> PROBLEM
Look below for the line containing "along_length = without_ends(lengths, RUG_LENGTH)"; from there through the line containing "and overcast edges.", both lines included, please set down each line exactly and nothing else.

## start

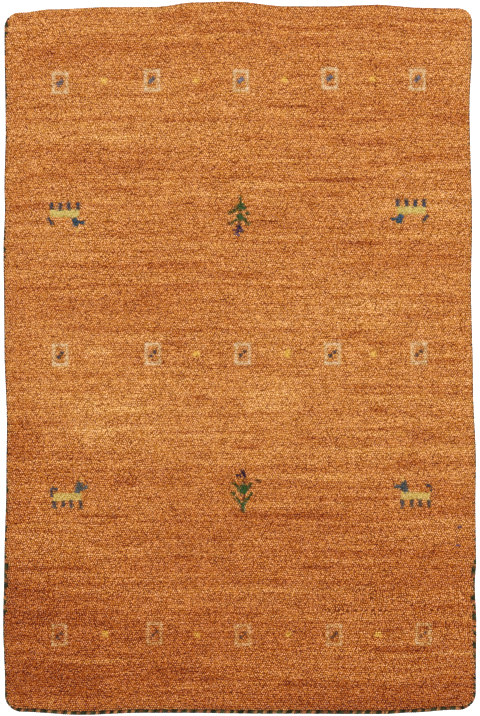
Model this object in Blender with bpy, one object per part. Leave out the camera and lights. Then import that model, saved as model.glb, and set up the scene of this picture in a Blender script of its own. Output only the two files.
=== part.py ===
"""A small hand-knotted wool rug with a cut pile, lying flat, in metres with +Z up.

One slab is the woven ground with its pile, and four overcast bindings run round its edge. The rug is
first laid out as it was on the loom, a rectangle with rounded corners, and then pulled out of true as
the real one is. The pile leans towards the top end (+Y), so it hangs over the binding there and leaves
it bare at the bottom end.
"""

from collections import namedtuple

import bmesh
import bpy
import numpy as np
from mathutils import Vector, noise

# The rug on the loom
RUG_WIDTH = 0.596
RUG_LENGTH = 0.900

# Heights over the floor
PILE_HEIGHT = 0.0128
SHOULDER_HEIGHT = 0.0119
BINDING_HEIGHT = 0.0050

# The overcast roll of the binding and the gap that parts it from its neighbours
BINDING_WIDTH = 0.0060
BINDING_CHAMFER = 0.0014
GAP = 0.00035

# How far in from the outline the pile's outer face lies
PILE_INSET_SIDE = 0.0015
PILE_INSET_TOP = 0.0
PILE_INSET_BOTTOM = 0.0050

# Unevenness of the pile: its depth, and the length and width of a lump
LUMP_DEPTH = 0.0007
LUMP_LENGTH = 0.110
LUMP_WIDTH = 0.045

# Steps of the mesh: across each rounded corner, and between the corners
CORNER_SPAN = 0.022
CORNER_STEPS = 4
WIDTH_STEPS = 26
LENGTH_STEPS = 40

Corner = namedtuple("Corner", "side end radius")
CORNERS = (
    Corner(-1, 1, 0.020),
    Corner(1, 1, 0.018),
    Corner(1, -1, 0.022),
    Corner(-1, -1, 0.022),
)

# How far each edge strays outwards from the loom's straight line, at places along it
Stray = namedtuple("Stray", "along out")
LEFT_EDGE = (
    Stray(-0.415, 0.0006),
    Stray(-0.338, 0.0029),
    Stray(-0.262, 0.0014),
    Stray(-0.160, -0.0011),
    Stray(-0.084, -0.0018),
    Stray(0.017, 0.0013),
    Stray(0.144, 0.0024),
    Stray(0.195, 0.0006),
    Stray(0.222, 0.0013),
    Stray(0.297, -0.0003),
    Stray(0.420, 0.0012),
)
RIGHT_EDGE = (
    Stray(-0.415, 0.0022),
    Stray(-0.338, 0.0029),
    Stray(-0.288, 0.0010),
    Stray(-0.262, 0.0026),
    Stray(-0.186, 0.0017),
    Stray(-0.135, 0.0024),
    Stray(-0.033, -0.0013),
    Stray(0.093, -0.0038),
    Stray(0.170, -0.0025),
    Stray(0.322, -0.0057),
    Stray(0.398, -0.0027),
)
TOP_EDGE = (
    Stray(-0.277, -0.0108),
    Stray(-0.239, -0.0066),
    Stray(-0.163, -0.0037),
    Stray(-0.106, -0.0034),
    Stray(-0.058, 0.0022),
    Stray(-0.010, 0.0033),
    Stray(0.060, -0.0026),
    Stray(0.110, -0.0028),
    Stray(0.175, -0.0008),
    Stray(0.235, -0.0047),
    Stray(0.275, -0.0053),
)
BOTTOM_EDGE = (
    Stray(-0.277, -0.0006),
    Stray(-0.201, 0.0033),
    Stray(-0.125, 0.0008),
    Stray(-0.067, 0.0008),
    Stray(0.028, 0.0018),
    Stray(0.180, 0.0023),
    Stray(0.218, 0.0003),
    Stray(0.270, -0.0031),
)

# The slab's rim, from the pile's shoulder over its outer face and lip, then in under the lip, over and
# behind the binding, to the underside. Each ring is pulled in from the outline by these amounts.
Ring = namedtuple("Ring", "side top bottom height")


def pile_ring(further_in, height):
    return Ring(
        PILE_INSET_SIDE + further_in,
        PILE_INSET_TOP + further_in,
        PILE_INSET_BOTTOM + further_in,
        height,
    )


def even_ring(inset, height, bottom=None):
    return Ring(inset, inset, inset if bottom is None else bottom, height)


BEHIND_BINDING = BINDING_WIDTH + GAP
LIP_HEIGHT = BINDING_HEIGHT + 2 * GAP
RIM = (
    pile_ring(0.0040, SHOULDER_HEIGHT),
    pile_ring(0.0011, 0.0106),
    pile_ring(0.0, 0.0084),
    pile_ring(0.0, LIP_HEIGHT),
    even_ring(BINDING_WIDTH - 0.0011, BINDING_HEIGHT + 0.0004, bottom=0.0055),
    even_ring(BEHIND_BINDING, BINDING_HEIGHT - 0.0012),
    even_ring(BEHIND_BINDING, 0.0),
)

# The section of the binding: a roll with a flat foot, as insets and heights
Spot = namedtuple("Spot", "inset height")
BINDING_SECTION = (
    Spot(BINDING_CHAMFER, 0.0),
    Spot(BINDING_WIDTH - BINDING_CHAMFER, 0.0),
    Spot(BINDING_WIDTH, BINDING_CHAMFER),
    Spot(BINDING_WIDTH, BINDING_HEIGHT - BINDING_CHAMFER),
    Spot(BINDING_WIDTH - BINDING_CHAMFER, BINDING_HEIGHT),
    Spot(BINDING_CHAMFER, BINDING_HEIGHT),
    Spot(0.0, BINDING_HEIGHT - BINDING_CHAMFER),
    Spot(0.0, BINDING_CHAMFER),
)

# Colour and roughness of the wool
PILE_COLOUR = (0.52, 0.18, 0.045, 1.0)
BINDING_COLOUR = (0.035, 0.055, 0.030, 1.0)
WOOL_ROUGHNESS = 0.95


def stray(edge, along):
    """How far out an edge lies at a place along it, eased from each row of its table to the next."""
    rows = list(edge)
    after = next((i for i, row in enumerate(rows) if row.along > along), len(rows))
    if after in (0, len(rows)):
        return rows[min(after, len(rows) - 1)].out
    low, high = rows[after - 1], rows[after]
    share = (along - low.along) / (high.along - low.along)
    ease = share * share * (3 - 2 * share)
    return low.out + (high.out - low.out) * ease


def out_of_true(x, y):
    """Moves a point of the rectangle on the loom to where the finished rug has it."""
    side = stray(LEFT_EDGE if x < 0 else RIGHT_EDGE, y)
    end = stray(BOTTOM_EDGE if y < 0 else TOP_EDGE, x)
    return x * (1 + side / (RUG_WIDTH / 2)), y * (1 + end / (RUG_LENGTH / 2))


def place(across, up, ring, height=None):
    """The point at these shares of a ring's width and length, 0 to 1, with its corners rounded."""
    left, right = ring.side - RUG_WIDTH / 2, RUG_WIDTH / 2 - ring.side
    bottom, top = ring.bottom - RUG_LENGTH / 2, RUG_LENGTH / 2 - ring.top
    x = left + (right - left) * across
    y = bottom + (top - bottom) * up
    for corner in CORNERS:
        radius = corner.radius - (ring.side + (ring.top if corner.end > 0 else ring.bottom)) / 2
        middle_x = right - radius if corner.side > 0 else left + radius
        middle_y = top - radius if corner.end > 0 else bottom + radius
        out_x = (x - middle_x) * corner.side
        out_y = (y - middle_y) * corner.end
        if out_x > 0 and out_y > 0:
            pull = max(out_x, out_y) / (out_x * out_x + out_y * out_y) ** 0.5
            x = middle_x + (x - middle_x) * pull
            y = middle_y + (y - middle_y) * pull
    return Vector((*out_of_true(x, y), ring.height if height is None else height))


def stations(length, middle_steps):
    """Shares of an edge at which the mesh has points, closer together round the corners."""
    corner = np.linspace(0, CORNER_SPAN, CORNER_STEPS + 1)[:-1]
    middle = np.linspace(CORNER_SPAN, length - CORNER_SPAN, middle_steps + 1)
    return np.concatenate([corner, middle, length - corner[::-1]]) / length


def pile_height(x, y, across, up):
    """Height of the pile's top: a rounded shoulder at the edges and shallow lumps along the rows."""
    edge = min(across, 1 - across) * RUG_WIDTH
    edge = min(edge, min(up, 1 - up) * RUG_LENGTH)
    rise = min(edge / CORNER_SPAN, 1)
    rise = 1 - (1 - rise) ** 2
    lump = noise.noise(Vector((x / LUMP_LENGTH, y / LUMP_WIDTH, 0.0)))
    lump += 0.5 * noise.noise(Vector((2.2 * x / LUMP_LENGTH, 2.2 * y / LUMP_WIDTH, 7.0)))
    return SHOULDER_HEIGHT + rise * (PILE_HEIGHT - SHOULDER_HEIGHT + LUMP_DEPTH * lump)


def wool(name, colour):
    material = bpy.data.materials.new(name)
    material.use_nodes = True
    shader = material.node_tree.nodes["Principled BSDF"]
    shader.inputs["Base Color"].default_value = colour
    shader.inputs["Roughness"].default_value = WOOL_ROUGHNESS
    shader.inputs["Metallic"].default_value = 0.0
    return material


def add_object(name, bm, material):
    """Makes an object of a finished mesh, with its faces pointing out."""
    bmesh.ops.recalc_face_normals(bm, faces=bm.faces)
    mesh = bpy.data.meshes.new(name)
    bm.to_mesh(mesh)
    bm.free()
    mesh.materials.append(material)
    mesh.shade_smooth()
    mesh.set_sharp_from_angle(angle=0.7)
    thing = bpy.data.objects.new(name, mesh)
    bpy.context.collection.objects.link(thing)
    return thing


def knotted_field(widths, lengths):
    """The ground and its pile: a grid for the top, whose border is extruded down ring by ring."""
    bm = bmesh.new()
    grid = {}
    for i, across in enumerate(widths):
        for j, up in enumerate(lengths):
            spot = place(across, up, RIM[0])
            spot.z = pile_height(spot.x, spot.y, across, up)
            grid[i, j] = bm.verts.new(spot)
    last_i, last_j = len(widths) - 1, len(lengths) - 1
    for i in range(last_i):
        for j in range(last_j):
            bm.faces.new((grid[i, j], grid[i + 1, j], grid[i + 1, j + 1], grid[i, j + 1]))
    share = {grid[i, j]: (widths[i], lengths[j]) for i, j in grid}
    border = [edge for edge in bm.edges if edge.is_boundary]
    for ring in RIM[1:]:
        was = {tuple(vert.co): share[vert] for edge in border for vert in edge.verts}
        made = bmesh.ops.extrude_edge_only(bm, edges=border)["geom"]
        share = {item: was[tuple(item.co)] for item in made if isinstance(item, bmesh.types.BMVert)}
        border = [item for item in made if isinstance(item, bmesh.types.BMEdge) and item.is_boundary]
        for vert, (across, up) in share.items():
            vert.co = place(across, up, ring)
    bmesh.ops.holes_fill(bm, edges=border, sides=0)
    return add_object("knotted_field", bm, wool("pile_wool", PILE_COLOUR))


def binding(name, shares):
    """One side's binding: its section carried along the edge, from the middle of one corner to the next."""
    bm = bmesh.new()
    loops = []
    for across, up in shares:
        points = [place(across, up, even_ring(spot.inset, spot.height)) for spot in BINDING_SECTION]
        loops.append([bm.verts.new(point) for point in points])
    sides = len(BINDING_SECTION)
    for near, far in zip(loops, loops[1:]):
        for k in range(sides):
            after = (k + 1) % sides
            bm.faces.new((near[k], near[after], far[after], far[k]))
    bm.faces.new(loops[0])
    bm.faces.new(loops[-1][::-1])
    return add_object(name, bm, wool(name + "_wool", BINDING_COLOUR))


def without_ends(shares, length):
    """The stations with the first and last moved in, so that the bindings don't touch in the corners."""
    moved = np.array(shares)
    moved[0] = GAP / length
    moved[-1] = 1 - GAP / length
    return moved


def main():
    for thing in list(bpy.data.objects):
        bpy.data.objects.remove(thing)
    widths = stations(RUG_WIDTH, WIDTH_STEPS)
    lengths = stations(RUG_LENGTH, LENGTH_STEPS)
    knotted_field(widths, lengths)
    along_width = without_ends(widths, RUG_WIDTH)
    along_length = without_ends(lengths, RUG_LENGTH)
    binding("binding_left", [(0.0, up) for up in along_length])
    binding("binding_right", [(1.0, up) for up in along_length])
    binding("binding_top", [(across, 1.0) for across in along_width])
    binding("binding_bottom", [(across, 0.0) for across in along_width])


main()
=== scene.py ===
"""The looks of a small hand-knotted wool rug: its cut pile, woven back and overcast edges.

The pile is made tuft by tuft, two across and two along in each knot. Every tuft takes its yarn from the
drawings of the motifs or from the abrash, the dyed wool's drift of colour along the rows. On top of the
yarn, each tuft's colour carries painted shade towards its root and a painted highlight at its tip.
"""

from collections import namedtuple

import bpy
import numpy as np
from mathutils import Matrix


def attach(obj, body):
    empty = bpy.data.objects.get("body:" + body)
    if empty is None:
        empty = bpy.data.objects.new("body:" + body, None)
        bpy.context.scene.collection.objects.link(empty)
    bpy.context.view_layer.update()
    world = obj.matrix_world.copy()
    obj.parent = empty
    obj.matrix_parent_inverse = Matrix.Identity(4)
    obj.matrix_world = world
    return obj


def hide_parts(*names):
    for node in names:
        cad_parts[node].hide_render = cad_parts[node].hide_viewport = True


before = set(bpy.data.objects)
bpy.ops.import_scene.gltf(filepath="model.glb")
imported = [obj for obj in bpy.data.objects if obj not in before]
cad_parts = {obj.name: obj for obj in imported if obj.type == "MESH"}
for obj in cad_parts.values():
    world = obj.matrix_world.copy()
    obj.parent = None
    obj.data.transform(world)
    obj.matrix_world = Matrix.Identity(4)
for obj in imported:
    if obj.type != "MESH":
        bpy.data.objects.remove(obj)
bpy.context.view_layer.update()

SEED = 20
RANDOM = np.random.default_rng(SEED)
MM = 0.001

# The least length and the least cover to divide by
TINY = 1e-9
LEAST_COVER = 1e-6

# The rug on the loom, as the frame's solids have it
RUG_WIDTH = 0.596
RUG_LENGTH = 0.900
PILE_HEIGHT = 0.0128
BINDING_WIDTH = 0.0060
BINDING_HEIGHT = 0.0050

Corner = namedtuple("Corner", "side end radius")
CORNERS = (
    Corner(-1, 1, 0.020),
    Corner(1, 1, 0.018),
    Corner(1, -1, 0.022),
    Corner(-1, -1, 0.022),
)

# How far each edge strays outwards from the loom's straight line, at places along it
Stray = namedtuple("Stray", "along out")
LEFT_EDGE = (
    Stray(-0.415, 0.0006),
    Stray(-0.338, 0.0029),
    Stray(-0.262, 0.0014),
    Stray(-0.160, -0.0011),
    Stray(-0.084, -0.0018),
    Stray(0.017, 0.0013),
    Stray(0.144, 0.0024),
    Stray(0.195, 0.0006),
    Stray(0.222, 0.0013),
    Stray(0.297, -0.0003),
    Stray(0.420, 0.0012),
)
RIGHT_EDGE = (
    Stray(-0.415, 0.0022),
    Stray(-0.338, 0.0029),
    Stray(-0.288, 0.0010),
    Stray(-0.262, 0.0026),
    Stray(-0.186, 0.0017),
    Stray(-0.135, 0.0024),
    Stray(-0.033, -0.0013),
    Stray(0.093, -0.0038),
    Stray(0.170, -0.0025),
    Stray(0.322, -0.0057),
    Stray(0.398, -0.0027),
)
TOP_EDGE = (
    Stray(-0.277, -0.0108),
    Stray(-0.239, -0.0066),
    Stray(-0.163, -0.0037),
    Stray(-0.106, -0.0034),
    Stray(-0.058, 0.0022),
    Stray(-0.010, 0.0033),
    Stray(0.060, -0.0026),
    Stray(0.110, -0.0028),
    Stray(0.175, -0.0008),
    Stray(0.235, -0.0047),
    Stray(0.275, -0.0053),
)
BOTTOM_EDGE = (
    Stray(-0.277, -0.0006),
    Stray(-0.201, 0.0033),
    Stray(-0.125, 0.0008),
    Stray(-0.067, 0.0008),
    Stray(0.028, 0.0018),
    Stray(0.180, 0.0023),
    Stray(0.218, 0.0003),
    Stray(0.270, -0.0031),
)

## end

> ANSWER BELOW
    along_length = without_ends(lengths, RUG_LENGTH)
    binding("binding_left", [(0.0, up) for up in along_length])
    binding("binding_right", [(1.0, up) for up in along_length])
    binding("binding_top", [(across, 1.0) for across in along_width])
    binding("binding_bottom", [(across, 0.0) for across in along_width])


main()
=== scene.py ===
"""The looks of a small hand-knotted wool rug: its cut pile, woven back and overcast edges.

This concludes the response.